Мессианские мотивы вплетены в фильмическую ткань на двух уровнях — эксплицитном и имплицитном. К первому относится эпизод с чтением письма Пушкина Чаадаеву об особом предназначении России — спасении западной христианской цивилизации от монгольского нашествия; этот эпизод перекликается с некоторыми сценами и диалогами в «Андрее Рублеве», а в самом «Зеркале» — с документальными вставками, отсылающими к освободительной миссии советских солдат, спасающих Европу от фашизма, и с инцидентом на острове Даманский в 1969 году: пограничники сдерживают размахивающих цитатниками Мао китайцев. Далее, это, конечно, кадры хроники, запечатлевшие переход через Сиваш. Известно, какое значение придавал им режиссер — он считал, что без них фильм бы не состоялся, именно они стали «самым центром, самой сутью — нервом и сердцем нашей картины, начинавшейся всего-навсего как интимное лирическое воспоминание»: «Эти кадры рассказывали о тех страданиях, которыми окупается так называемый исторический прогресс, о бесконечных человеческих жертвах, на которых он покоится извечно. Невозможно было даже на секунду поверить в бессмысленность этих страданий — этот материал заговорил о бессмертии, и стихи Арсения Тарковского оформляли и завершали смысл этого эпизода. ‹…› Образ этот звучал особенно щемяще и пронзительно, потому что в кадре были только люди. Люди, бредущие по колено в жидкой грязи, по бесконечному, до самого горизонта болоту, под белесым плоским небом. Оттуда не вернулся почти никто. Все это сообщало запечатленным на пленку минутам особую многомерность и глубину, порождая чувства, близкие потрясению или катарсису. Сюда же можно отнести упоминание — когда Игнат разжигает костер во дворе — неопалимой купины, горящего, но не сгорающего куста, в котором Моисею явился Бог, открывший свое имя (Яхве) и призвавший вывести народ Израиля из Египта в Землю обетованную. Камера приближается к переплету окна, сквозь потоки дождя мы видим костер, и на долю секунду во дворе, рядом с Игнатом, возникает старик.

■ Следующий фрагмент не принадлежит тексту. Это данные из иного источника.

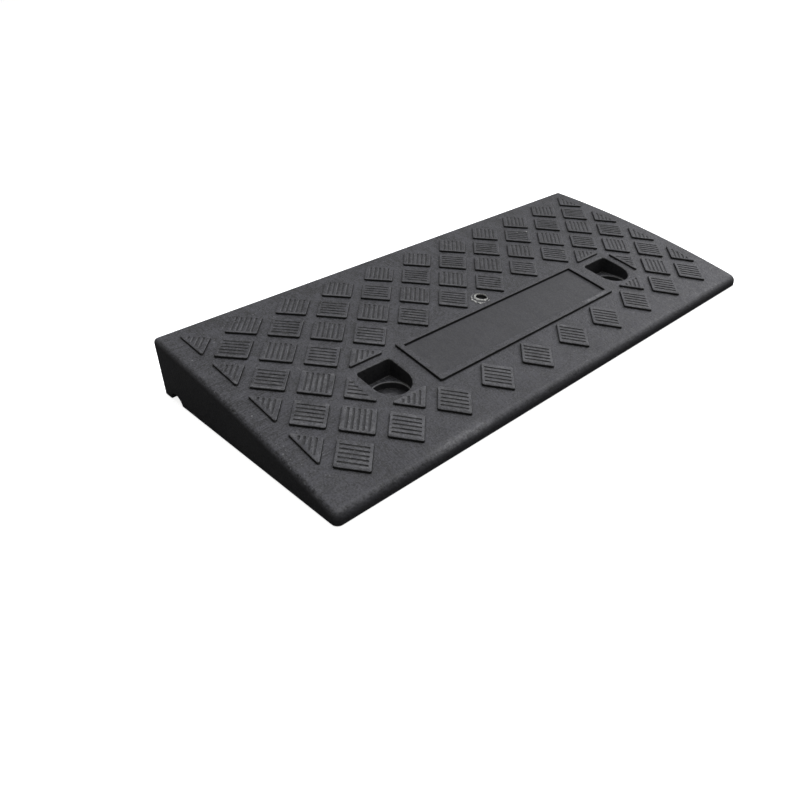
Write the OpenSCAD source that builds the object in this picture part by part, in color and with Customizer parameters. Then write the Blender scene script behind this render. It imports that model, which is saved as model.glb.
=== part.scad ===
// Portable kerb and threshold ramp for wheelchairs and trolleys.
// One ribbed moulding with a cambered tread deck, a blank name plate, two bolt
// pockets with steel seats and sleeves, and rubber buttons underneath.
// X runs along the kerb, Y runs from the low edge to the kerb, Z is up.
// The origin is on the ground, at the centre of the footprint.

/* [Deck] */
// Length along the kerb
ramp_l = 500; // [496:1:512]
// Depth from the low edge to the kerb
ramp_d = 220; // [218:1:224]
// Height of the bare deck where it meets the back face
back_h = 49.45; // [46:0.05:54]
// Height of the bare deck where it meets the front face
front_h = 9.2; // [8.5:0.1:11]
// How far the deck bows up above a straight slope
camber = 5; // [4.5:0.1:6]
// Rounding of the deck's end and back edges
edge_r = 4; // [3:0.5:6]
// Rounding of the deck's front edge
front_edge_r = 5; // [3:0.5:6]
// Plan radius of the two front corners
front_corner_r = 5; // [4:0.5:10]
// Plan radius of the two back corners
back_corner_r = 4; // [3:0.5:8]

/* [Shell and ribs] */
// Thickness of the deck
deck_t = 5; // [4.5:0.25:6]
// Thickness of the side and back walls; the front wall is twice as thick
wall_t = 5; // [4:0.25:6]
// Thickness of a rib
rib_t = 3.5; // [2.5:0.25:4.5]
// Gap under the walls and ribs, which the rubber buttons bridge
ground_gap = 0.5; // [0.3:0.1:1]

/* [Tread] */
// Side-to-side distance between pads in one row
pad_pitch = 46.7; // [46:0.1:46.8]
// Distance between one row and the next
row_step = 22.92; // [22.6:0.02:23]
// Distance of the top row from the back face
first_row = 29.1; // [28.5:0.1:30]
// Half of a pad's corner-to-corner width
pad_half_w = 17.3; // [16:0.1:17.6]
// Height of a pad above the deck
pad_h = 1.7; // [1.3:0.1:2]
// Grooves on a pad
groove_n = 5; // [3:1:5]
// Distance between two grooves
groove_pitch = 3.87; // [3.5:0.01:3.9]
// Width of a groove
groove_w = 1.8; // [1.2:0.1:2]
// Depth of a groove
groove_depth = 0.8; // [0.4:0.1:1]
// Plain border between a pad's edge and the end of its grooves
pad_border = 2.3; // [1.5:0.1:2.8]

/* [Name plate] */
// Length of the plate inside its rim
plate_l = 210; // [180:1:212]
// Depth of the plate inside its rim
plate_d = 41.2; // [36:0.2:42]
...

Констелляция этих эпизодов, особенно мистическая аура, овевающая эпизод с чтением письма Пушкина (мать рассказчика, «ошибившаяся» дверью, таинственное исчезновение женщины, только что сидевшей в комнате, испаряющееся пятно на столешнице), возможно, выглядела бы несколько навязчиво, не будь она цезурирована, расчленена и рассинхронизирована (как рассинхронизирована вся повествовательная структура фильма, постоянно совершающего «мертвую петлю»). Но Тарковский здесь удерживается на самой грани: во-первых, письмо зачитывается лишь кусками, мы слышим только «подчеркнутые красным карандашом» фрагменты; во-вторых, двенадцатилетний Игнат запинается на каждой фразе незнакомого, непонятного ему текста; наконец, его обрывает неожиданный звонок в дверь. Эта спотыкающаяся, «рваная» фразировка по-брехтовски очуждает хрестоматийный пушкинский текст, текст-завещание (письмо, напомню, было написано за несколько месяцев до гибели поэта), вырывая его из пустого и гомогенного континуума «наследия классики». Немаловажно и то, что чтение начинается с фальстарта, ошибки — Игнат сперва попадает не на тот текст (о Руссо), как «не туда» попадает через несколько мгновений Мария Ивановна Вишнякова (Тарковская), реальная мать режиссера. Эта двойная ошибка, в свою очередь, цезурирована словами гостьи: «У нас мало времени».
Скидан А. Андрей Тарковский и «слабая мессианская сила» // Сеанс. 2016.